Education and outreach programs at the CDSCC attracted 10,023 school students and teachers during 2013, 19 per cent down on 2012. This was due to a reduction in education staff from two to one and the decision to reduce the intake of students for guided programs from 12,500 to 9000, to keep the remaining role manageable. Surveys of teachers indicate schools remain very positive about our programs, with repeat bookings up until 2017. The CDSCC was prominent during the 50th anniversary of NASA’s Deep Space Network, with excellent national coverage in all media.
International reach and impact of published journals
CSIRO Publishing operates within CSIRO on a commercial basis on behalf of authors and customers in Australia and overseas.
During 2013–14, 25 journals were published by CSIRO Publishing. Fourteen were published in partnership with the Australian Academy of Science, a successful relationship since 1948. Twelve journals were produced under agreements with Australian and international societies or institutions. Additionally, special issues of journals were published in connection with societies and conferences in the United States, China, Japan, Italy, India, Germany and New Zealand. The journals are available free to developing countries through the United Nations program Research4Life. This program fosters scientific understanding and education in developing nations.

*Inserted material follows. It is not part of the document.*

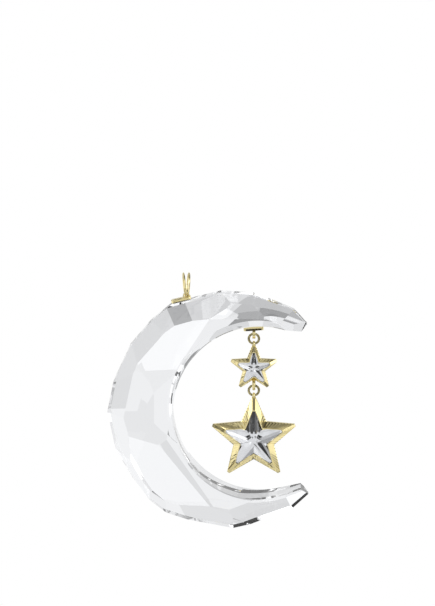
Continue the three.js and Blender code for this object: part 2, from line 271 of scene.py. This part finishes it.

Online use of the journals resulted in 2,819,798 articles being downloaded. ECOS, the online magazine about science for sustainability, saw a significant increase, 40 per cent, in downloads (see Table 2.10).
|CSIRO Publishing journal (downloads)||2,092,283||2,633,703||2,653,848||2,641,160||2,819,798|
|ECOS story (downloads)||200,740||241,525||296,448||454,385||639,271|
$9,802,464 total revenue and $750,906 net profit delivered by CSIRO Publishing.
New book titles
During 2013–14, CSIRO Publishing released 32 book titles, in print and digital formats. The digital books comprised approximately eight per cent of sales.
A highlight among the titles was Biodiversity from the Science and Solutions for Australia series. This work, authored by CSIRO scientists, provides a comprehensive assessment of biodiversity in Australia together with possible solutions to biodiversity-related issues.
A positive net profit of $750,906 was delivered for 2013–14. CSIRO Publishing’s total revenue for the period was $9,802,464. The market continued to see greater sales of digital products at levels that match publishing industry trends.
- Launched in 2010
- A student may be either sponsored, supervised or both. The total number of individual students sponsored and/or supervised was 777, including more than 23 supervised in collaboration with Cooperative Research Centres and 60 through the Flagship Collaboration Fund. See Glossary for definition of sponsorship and supervision.
- Includes 48 students fully sponsored and 248 students partially sponsored by CSIRO.